Goldman Sachs and Principal Real Estate Investors are launching nontraded REITs to tap into the growing demand for alternative lending.
Goldman Sachs, Principal Real Estate Launch New Mortgage REITs
  • Goldman Sachs and Principal Real Estate have filed to raise capital through nonlisted REITs focused on originating and buying real estate loans.
  • Commercial real estate debt investment has gained traction, with fundraising jumping from $2.3B in Q1 to $9.1B by Q2 (up nearly 4x).
  • Nonbank lending continues to fill the gap as traditional banks and lenders tighten their focus on liquid, stabilized assets.
Key Takeaways

As reported in CoStar, Goldman Sachs (GS) and Principal Real Estate Investors (PGZ) are joining other major institutional investors in launching nontraded REITs. They’re aiming to take advantage of opportunities in CRE lending as traditional lenders keep pulling back.

Focused on Lending

Both firms have filed paperwork with the Securities and Exchange Commission to raise capital for real estate credit-focused funds: Goldman Sachs Real Estate Finance Trust and Principal Credit Real Estate Income Trust

Unlike previous REIT offerings that targeted property acquisitions, these new funds will focus on originating and purchasing property loans. 

With property valuations close to bottoming out, Goldman Sachs and Principal are positioning themselves to capture future lending opportunities, capitalizing on the ongoing demand-supply imbalance in real estate credit.

Growing Trend

Nontraded REITs have become a popular way for large institutional investors to raise capital for real estate projects. 

Recent launches by firms like JPMorgan Chase (JPM), Fortress Investment Group, and Morgan Stanley (MS) highlight the growing focus on real estate investment opportunities, particularly in debt markets.

According to Preqin, real estate debt funds raised $9.1B in the second quarter of 2024, compared to $2.3B in the first quarter, showing increasing investor appetite for these types of investments.

Why Now?

As traditional lenders like banks tighten their exposure to real estate loans, nonbank lenders are stepping in. 

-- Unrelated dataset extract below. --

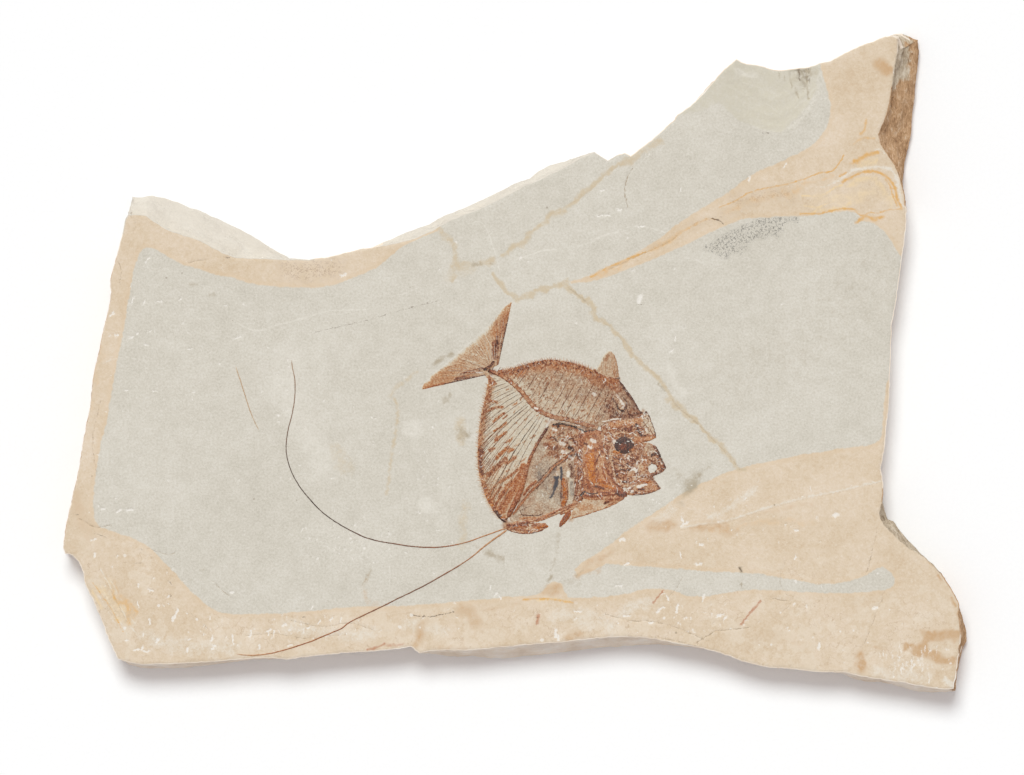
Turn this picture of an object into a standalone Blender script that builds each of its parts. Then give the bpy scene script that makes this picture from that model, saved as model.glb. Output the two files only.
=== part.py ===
"""Fossil fish slab: a deep-bodied moonfish lying in the split face of a broken limestone slab.

Metres, +Z up. The origin is at the middle of the slab's flat underside. The split face with the fish
looks up, +X runs from the slab's left edge to its right edge, and +Y towards its high corner.
Outlines and centre lines are lists of (x, y) in millimetres, seen from above.
"""

import math

import bmesh
import bpy
import numpy as np
from mathutils import Vector, noise

MM = 0.001

# Heights, in millimetres above the underside.
SLAB_TOP = 24.0
POCKET_FLOOR = SLAB_TOP - 1.0
FISH_GAP = 0.3
FISH_BASE = POCKET_FLOOR + FISH_GAP
SHEET_TOP = 24.4
CUTTER_TOP = 30.0

# The slab's broken edge.
EDGE_ROUNDING = 0.8
FOOT_UNDERCUT = 2.4
FOOT_SHARE = 0.2
WALL_ROUGHNESS = 2.2
ROUGHNESS_PER_SLOPE = 0.12
MOST_ROUGHNESS = 3.6
ROUGHNESS_LENGTH = 17.0
BEDDING_LENGTH = 5.0
# Share of the height, and share of the way in from the outermost line to the flat top's edge.
WALL_RINGS = ((0.0, 0.0), (0.2, 0.04), (0.44, 0.36), (0.7, 0.8), (0.967, 1.0))

# The thin bones and films.
RIB_HEIGHT = 0.5
RIB_TAPER = 0.5
FRINGE = 0.5
LUMP_HEIGHT = 0.15
LUMP_LENGTH = 4.0
BONE_FLATNESS = 0.5
VERTEBRAE = 22
VERTEBRA_RADIUS = (1.35, 1.95)
WAIST = 0.72
NARROW_SHARE = 0.4
GROOVE_GAP = 0.3
GROOVE_LEAD_IN = 3.0

# The flake scar in the top edge: a shallow dish cut by a flattened ball.
SCAR_CENTRE = (172.0, 206.0, SLAB_TOP + 8.0)
SCAR_RADII = (43.0, 67.0, 13.0)
SCAR_FACETS = (24, 12)

# The eye and its orbit.
EYE_CENTRE = (72.2, -55.0)
EYE_RADII = (6.2, 5.5, 0.95)
ORBIT_GAP = 0.5
ORBIT_SIDES = 16
EYE_FACETS = (14, 6)

# How far the blocks and cutters run past what they make.
PLATE_MARGIN = 2.0
CUTTER_DEPTH = 3.0

# The slab's outline, clockwise from its left upper corner. A row of two numbers is a place where the
# flat top reaches the edge. A row of four is one where the edge slopes: the outermost place, and then
# the place where the flat top ends.
SLAB_EDGE = (
    # the pale sloping ledge
    (-257, 112, -258.4, 98.8),
    (-250, 112, -252.5, 98.8),
    (-243, 112.2, -246.5, 98.2),
    (-235, 110.6, -240, 93.4),
    (-226, 108, -231, 88.2),
    (-217, 104.2, -223, 85.6),
    (-207, 100.6, -213.5, 82.8),
    (-197, 96.4, -205, 78.8),
    (-186, 91, -197, 74.2),
    (-175, 84.8, -188, 70.4),
    (-165, 78.6, -176, 69.6),
    (-157, 73.4, -164.5, 69.4),
    (-151.5, 70, -154, 68.8),
    # the dip
    (-146, 69.2),
    (-138, 68.6),
    (-130, 69.8),
    (-122, 71.2),
    (-113, 73.4),
    (-104, 75.8),
    # the narrow sloping band that rises to the right
    (-96, 77.4, -96, 76.4),
    (-88, 81.2, -87, 78.4),
    (-78, 85.4, -76, 81),
    (-68, 89.6, -66, 83.6),
    (-58, 92.8, -55.4, 88.4),
    (-48, 98.4, -45.6, 94.2),
    (-37, 103, -34.4, 98.8),
    (-26, 107.6, -23.6, 103),
    (-15, 113, -12.6, 108.4),
    (-5, 118.2, -2, 114),
    (3, 121.8, 6, 118.2),
    (9, 123.6, 12, 120.6),
    (15, 128.4, 18.4, 123.4),
    (22, 132.2, 25.6, 127),
    (32, 134.8, 34.6, 131.6),
    (43, 138.2, 43.6, 136.6),
    (52.5, 141, 52.5, 140),
    # the two small chips and the straight break beyond them
    (57, 137),
    (61.5, 134.4),
    (67, 138),
    (72.5, 139.8),
    (76.5, 137.4),
    (82, 142),
    (90, 148),
    (99, 156),
    (106, 162),
    (107.4, 165.2),
    (116, 171),
    (124, 178.4),
    (131, 186.8),
    (139, 195.6),
    (147, 202.4),
    # the flake scar's rim
    (154, 199),
    (162, 198.4),
    (169, 196),
    (175, 194.8),
    (185, 196),
    (195, 197),
    (202, 199.6),
    (210, 201.4),
    (219, 206.2),
    (227, 210.2),
    (236, 213.4),
    (246, 217.6),
    # the high corner and the rough brown wall
    (252.5, 219.8, 250.6, 217.8),
    (258, 221, 254.6, 216.4),
    (264, 218.8, 254.6, 212.6),
    (269.8, 216.6, 254.6, 208.4),
    (270.8, 209, 254, 203.4),
    (269.8, 199, 252.6, 196.6),
    (268.4, 189, 251.4, 188),
    (267.2, 179, 250.2, 179),
    (266, 169, 248.4, 169.6),
    (265.4, 160.6, 245.6, 160.4),
    (265.8, 153, 241.8, 152),
    (264, 145, 243.2, 145.6),
    (261.8, 137.4, 247.8, 139),
    (260.2, 129.6, 252.8, 131.6),
    (259.2, 121, 256.6, 122.4),
    # the long right edge
    (259, 112),
    (260.3, 101),
    (260, 90),
    (258.8, 80),
    (257.6, 70),
    (256, 60),
    (254.6, 49),
    (252.6, 36),
    (250.4, 25),
    (250.2, 14),
    (249.6, 2),
    (249.2, -10),
    (248.9, -22),
    (248.2, -33),
    (246.8, -43),
    (246, -54),
    (245, -61),
    (243.2, -70),
    (244.4, -78),
    (245.9, -86, 245, -86.4),
    # the notch
    (245.6, -93, 244, -94),
    (247.2, -99, 242.4, -100.2),
    (248.9, -104.6, 243.4, -104),
    (252.8, -105.6, 245.8, -108),
    (256.4, -110.8, 250, -112.6),
    (261.4, -117, 255.8, -118.4),
    (267, -123.2, 262.6, -123.8),
    # the long curve down to the right point
    (272, -129),
    (278, -134.8),
    (283.6, -140.8),
    (288, -147.4),
    (292, -153.8),
    (295.6, -161),
    (298.2, -168, 295.4, -169),
    (300.4, -175, 296.2, -175.6),
    (302, -180.6, 296.8, -181.2),
    (301.4, -186.4, 296.2, -187),
    (298.4, -192.4, 295.4, -193),
    (296.8, -200, 294.4, -200.4),
    (295.6, -209, 293.4, -209),
    (293.8, -219.4, 291.6, -217.6),
    # the bottom edge, with a wall that shows in two stretches
    (287, -220.8, 285.6, -217.8),
    (279, -221, 277.4, -217),
    (269, -220.8, 267.4, -215.4),
    (260, -218.4, 259, -213.6),
    (251, -215.8, 250, -212.6),
    (242, -213.8, 241.4, -211),
    (233, -213.6, 232.8, -209.8),
    (226, -211.8, 226, -208.4),
    (218.6, -208, 218.6, -206.6),
    (209, -206.6),
    (199, -206.2),
    (189, -205),
    (179, -204),
    (169, -203.4),
    (160, -201.8),
    (151, -199.2),
    (143, -196),
    (134, -193.2),
    (125, -191.4, 125, -190.8),
    (115, -190.2, 115, -188.8),
    (105, -189.4, 105, -187),
    (95, -189.2, 95, -184.8),
    (84, -189.6, 84, -183.4),
    (72, -190.2, 72, -183),
    (60, -191, 60, -183.4),
    (48, -192, 48, -184.6),
    (36, -193.4, 36, -186),
    (24, -195, 24, -187),
    (12, -196.6, 12, -188),
    (0, -197.8, 0, -189.2),
    (-11, -198.7, -11, -190.2),
    (-21, -198.6, -21, -191),
    (-29, -197, -29, -191.8),
    (-39, -197.4, -39, -192),
    (-49, -196.4, -49, -191.8),
    (-58, -195.2, -57.6, -192.6),
    (-64.5, -194),
    (-70, -189.8),
    (-78, -191),
    (-88, -192),
    (-99, -192.8),
    (-110, -193.4),
    (-121, -194.4),
    (-132, -195.4),
    (-143, -196.8),
    (-153, -198),
    (-163, -198.5, -163, -197),
    (-173, -198.6, -173, -197.2),
    (-184, -200.2, -184, -198),
    (-195, -201.6, -195, -199),
    (-206, -202.6, -206, -199.8),
    (-217, -204, -217, -200.4),
    (-229, -204.7, -229, -201),
    (-241, -204.9, -241, -201.4),
    (-251, -204.6, -250.6, -201.6),
    (-259, -202.2, -258, -200),
    # the slanting lower left break
    (-265.6, -197.8),
    (-269.4, -189.6),
    (-273.2, -180.4),
    (-276.6, -171),
    (-280.4, -162.4),
    (-284.4, -154),
    (-287.8, -146.2),
    (-288.6, -140),
    (-291.8, -132.6),
    (-295.8, -128.6),
    (-300.6, -127.4),
    (-302, -123.6),
    (-301, -115),
    (-299.8, -106.4),
    # the long left edge
    (-297.4, -97),
    (-295.6, -88),
    (-293, -78),
    (-291, -68),
    (-289.6, -58),
    (-287.8, -48),
    (-285.8, -38),
    (-283.6, -27),
    (-282.6, -14),
    (-281.2, -5),
    (-278.6, 5),
    (-276.4, 16),
    (-274, 27),
    (-271.2, 38),
    (-270, 47),
    (-271, 54.4),
    (-268.8, 62),
    (-266, 72),
    (-263.4, 82),
    (-260.8, 94),
    (-258.8, 104, -259.4, 97.6),
)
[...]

Goldman Sachs highlighted that many banks are setting aside more capital to cover potential bad debts, reducing their willingness to finance transitional real estate projects. This has created a growing market for alternative lenders, like nontraded REITs, that can offer higher-leverage loans.

Principal Real Estate also noted that borrowers would likely seek nontraditional lenders offering loans with higher loan-to-value ratios. With upcoming loan maturities, the demand for alternative lending sources will remain strong.